The most memorable wing nights are rarely the fancy ones. They happen during football games, movie marathons, or random Friday evenings when somebody says, “Should we make wings?” and suddenly the whole house starts smelling like garlic, pepper, and ambition. People gather near the kitchen pretending not to hover. Someone asks if they can “taste one for quality control,” which is a bold phrase for “I want the crispiest one before the platter goes out.” Then the wings hit the table and everything gets gloriously quiet except for crunching, approving nods, and the occasional request for more napkins.
What makes homemade wings better than sports bar wings, in the end, is not just crispier skin or fresher sauce. It is the feeling of customization and timing. You can make them spicier, smokier, saltier, more buttery, more lemony, more garlicky. You can toss half the batch in Buffalo, leave half dry-rubbed, and create a tiny wing democracy. You can serve them the second they are ready, when the skin is at its peak and the aroma still feels like a victory lap.

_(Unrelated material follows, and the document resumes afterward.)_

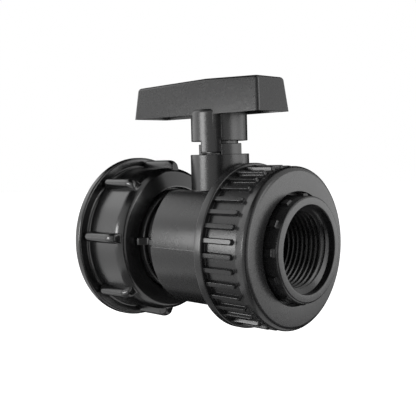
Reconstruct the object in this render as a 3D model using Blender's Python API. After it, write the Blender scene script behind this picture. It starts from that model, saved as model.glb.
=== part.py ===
"""Plastic ball valve for the outlet of a bulk container.

The pipe axis is X. The tank is at -X and the threaded outlet at +X, and the stem stands along +Z.
The origin is on the pipe axis, in the plane where the gasket meets the tank outlet.
"""

import math

import bmesh
import bpy
from mathutils import Matrix, Vector

MM = 0.001
GAP = 0.3
EDGE = 0.4
WELD = 0.0005
SHARP_DEG = 28

# Tank nut, for the S60x6 thread
NUT_BACK = -20.0
NUT_RIM_FRONT = -16.0
NUT_RIM_R = 37.4
NUT_R = 32.6
NUT_FRONT = 7.0
NUT_FRONT_R = 24.3
NUT_FILLET = 1.8
NUT_BORE_R = 29.0
NUT_SEAT_R = 27.2
NUT_WALL_BACK = 4.6
NUT_HOLE_R = 23.5
NUT_RIBS = 8
NUT_RIB_FIRST = 174.3
NUT_RIB_TOP = 36.1
NUT_RIB_WIDTH = 4.6
NUT_RIB_FRONT = 4.8
NUT_RIB_BEND = 4.0
NUT_SHOULDER = 2.0
NUT_CONE_START = 5.4
NUT_CONE_DROP = 2.2
NUT_SEAT_BACK = 1.4
NUT_STEPS = 40

# Flanged spigot through the tank nut
FLANGE_BACK = 2.3
FLANGE_FRONT = 4.3
FLANGE_R = 26.6
NECK_R = 21.0
BORE_R = 12.5
SPIGOT_END = 22.6
SPIGOT_THREAD_R = 20.3
SPIGOT_LIP_X = 0.8
SPIGOT_LIP_R = 14.6
SPIGOT_GROOVE = (19.9, 21.5)
SPIGOT_GROOVE_R = 18.7
GASKET_BORE_R = 15.0
GASKET_THICK = 2.0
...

And once you nail your method, something funny happens: bar wings stop being the standard. They become the backup plan. You order them when you are out because they are convenient, not because they are better. At home, you know the trick now. You know that great wings are built on dry skin, hot air, smart seasoning, and good timing. That knowledge changes a person. At the very least, it turns them into the kind of person who quietly judges soggy wings from across the room. Fairly, of course. But still.
Conclusion
If you want chicken wings better than your local sports bar, do not chase gimmicks. Master the fundamentals: dry the wings thoroughly, cook them with enough airflow, season them well, and sauce them with restraint. Whether you bake, air-fry, or deep-fry, the goal is the samecrisp skin, juicy meat, and flavor in every bite. Once you learn that formula, the rest is just choosing your favorite sauce and pretending you meant to make enough for leftovers.